Hermannstadt – Brita Falch Leutert legte einfach los. Bei einem Stoff wie dem von Sonntagabend, dem 21. November, um 18 Uhr in der Ferula der Evangelischen Stadtpfarrkirche am Huetplatz/Piața Huet in Hermannstadt/Sibiu erübrigte sich auch wirklich jede Art von Begrüßung durch einen Pfarrer oder die Aufführenden. Kaum dass die Kantorin des Hauses auf der schillernd restaurierten Orgel von Martinsberg/[omartin (Samuel Maetz, 1811) die ersten Zeilen der Musik von Dorothea Hofmann (Jahrgang 1961) auf das Libretto des Streitgespräches „Der Ackermann aus Böhmen“ (um 1400) von Johannes von Tepl angeschlagen hatte, war die Verfremdung eines alten Chorals schon komplett und auf dem Notenpult längst in die Tonsprache des 21. Jahrhunderts übergegangen. Yannick Becker als Interpret eines verwitweten Ackermanns hätte sich keinen besseren Start für die Schimpftiraden auf seinen todbringenden Gegenspieler wünschen können.

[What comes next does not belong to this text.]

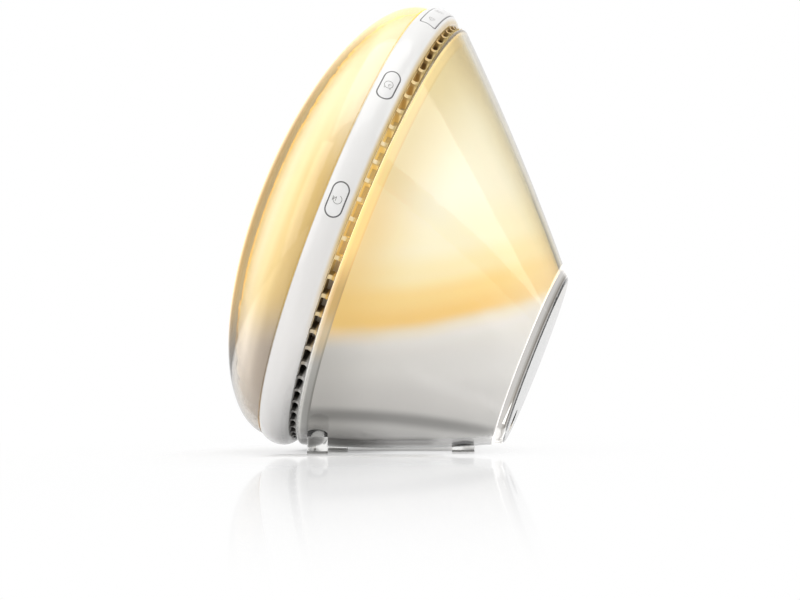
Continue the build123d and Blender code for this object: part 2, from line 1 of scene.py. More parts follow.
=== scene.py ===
import bpy
import numpy as np
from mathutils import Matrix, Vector


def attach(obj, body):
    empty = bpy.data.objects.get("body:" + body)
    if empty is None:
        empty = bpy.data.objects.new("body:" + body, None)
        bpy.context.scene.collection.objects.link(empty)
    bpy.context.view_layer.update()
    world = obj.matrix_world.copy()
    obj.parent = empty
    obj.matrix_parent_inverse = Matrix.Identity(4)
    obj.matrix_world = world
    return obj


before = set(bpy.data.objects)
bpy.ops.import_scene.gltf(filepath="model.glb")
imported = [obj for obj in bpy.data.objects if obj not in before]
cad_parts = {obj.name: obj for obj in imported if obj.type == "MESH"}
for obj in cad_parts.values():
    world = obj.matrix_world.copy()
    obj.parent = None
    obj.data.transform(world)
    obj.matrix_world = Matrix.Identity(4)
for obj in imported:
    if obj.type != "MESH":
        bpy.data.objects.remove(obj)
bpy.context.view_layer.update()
scene = bpy.context.scene
scene.view_settings.view_transform = "Standard"


# ---- Camera
# A long lens a metre from the clock's side, almost at table height and tipped slightly upwards, so
# that the clock is seen edge on with its dome to the left and its rear housing to the right.
pan, tilt = 0.10434, 0.03936
camera = bpy.data.objects.new("camera", bpy.data.cameras.new("camera"))
scene.collection.objects.link(camera)
camera.data.lens = 110.96
camera.data.sensor_width = 36.0
camera.data.clip_end = 50.0
camera.location = (1.04442, 0.10914, 0.02324)
look = Vector((-np.cos(tilt) * np.cos(pan), -np.cos(tilt) * np.sin(pan), np.sin(tilt)))
camera.rotation_mode = "QUATERNION"
camera.rotation_quaternion = look.to_track_quat("-Z", "Y")
scene.camera = camera


# ---- Studio floor, backdrop and lamps
# The floor is a polished white table with the clock's shadow, partly painted, and a weak mirror image, and it goes over
# into the white backdrop. Grey cards before and behind the clock show only in clear walls.
def paint(red, green, blue):
    """A colour as a screen shows it, 0 to 255, as the renderer's linear values."""
    share = np.array([red, green, blue]) / 255
    linear = np.where(share <= 0.04045, share / 12.92, ((share + 0.055) / 1.055) ** 2.4)
    return (*(float(c) for c in linear), 1.0)


def wire(tree, value, socket):
    """Links an output to a socket, or writes a plain value into it."""
    if isinstance(value, bpy.types.NodeSocket):
        tree.links.new(value, socket)
    else:
        socket.default_value = value


def calc(tree, operation, *values):
    """One arithmetic step on sockets or numbers."""
    step = tree.nodes.new("ShaderNodeMath")
    step.operation = operation
    for place, value in enumerate(values):
        wire(tree, value, step.inputs[place])
    return step.outputs[0]


def shares(tree, value, low, high, to_low=0.0, to_high=1.0):
    """A value between two limits as a smooth share of the way from the one to the other."""
    step = tree.nodes.new("ShaderNodeMapRange")
    step.interpolation_type = "SMOOTHSTEP"
    for place, number in enumerate((value, low, high, to_low, to_high)):
        wire(tree, number, step.inputs[place])
    return step.outputs[0]


def product(tree, *values):
    """All values multiplied."""
    result = values[0]
    for value in values[1:]:
        result = calc(tree, "MULTIPLY", result, value)
    return result


def near(tree, value, middle, inner, outer, peak=1.0):
    """A peak within an inner distance of a middle value, falling smoothly to 0 at an outer distance."""
    off = calc(tree, "ABSOLUTE", calc(tree, "SUBTRACT", value, middle))
    return shares(tree, off, inner, outer, peak, 0.0)


def place_of(tree):
    """The point on the surface, in metres, in the clock's own frame."""
    return tree.nodes.new("ShaderNodeTexCoord").outputs["Object"]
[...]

Die Partie desjenigen, der sich das alles in abgebrühter Gelassenheit anhört und zur entwaffnenden Antwort ein schlagendes Argument nach dem anderen auspackt, rezitierte Daniel Plier. Er sprach seine Rolle so gut, dass der jüngere Kollege vom Ensemble der Deutschen Abteilung am Radu-Stanca-Theater dann und wann spürbar Mühe hatte, mit in die Sogwirkung des fiktiven Disputs einzusteigen und seine wörtlichen Anspielungen glaubwürdig anzubringen. Letztlich aber traf das Gespann beider Bühnenprofis, die links und rechts vor dem Alten Altar (1519/1545) ihre klaren Positionen einnahmen, ins Schwarze.

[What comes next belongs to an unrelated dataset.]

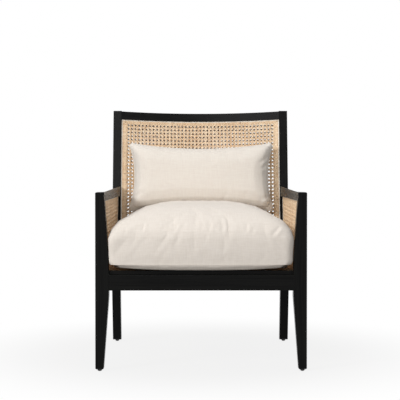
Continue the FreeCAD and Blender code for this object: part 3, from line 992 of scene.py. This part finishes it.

Auf dem Pult vor sich hatte Yannick Becker Schuldzuweisungen in gut verstehbarer Sprache des 21. Jahrhunderts stehen. Unverändert dafür blieben viele Nuancen aus der Zeit des mittelhochdeutschen Vokabulars. „Meiner Lust Zerstörer seid! Entschädigung vermochte ich von Euch nie zu bekommen. Ich stelle fest, Mitleid hat bei euch keinen Platz!“, polterte es noch vor dem Erreichen der Hälfte des Streitgespräches aus ihm heraus. „Nicht gut gestorben ist, wer das Sterben ersehnt hat“, parierte Daniel Plier textgetreu. „Das Ende ist des Anfangs Geschwister.“
Yannick Becker tat nicht, was sein Opponent ihm nahelegte („Hör´ auf und gib dich zufrieden!“), sondern steigerte sich in das eigene Wehklagen hinein: „So über die Maßen große Trübsal. Sie tot, ich Witwer, meine Kinder Waisen!“, worauf es von der anderen Seite zynisch antwortete - „ga, ga, ga, schnattere die Gans, was sie wolle! Das Leben ist um des Sterbens willen geschaffen.“ Auch den etwa 200 Demonstranten rings um die Statue Samuel von Bruken-thals am Großen Ring/Piața Mare, die zeitgleich gegen obligatorische Impfungen zum Schutz vor Covid-19 und gegen das Grüne Zertifikat wetterten, hätte es vielleicht nicht geschadet, eine ähnliche Rede zu hören.
Zum Finale des Lesekonzerts kehrte Brita Falch Leutert gemäß den Noten von Dorothea Hofmann wieder zu den alten Choral-Zeilen des Anfangs zurück, die nicht ohne Grund mit einem dissonanten Cluster ausklangen. „Die Welt in ständiger Angst. Wenn´s zu spät ist, wollen alle fromm sein“, hatte der Tod im Streitgespräch kurz zuvor beobachtet. Ehe der Ackermann mit einem Gebet an Gott für die Seele seiner Frau schloss, schallte aus dem Lautsprecher ganz überraschend und letztlich erlösend die Stimme von Schauspieler Daniel Bucher, der das Urteil des Allmächtigen beisteuerte. „Dir, Kläger, die Ehre, dir, Tod, der Sieg.“ Der anschließende Applaus bestätigte es.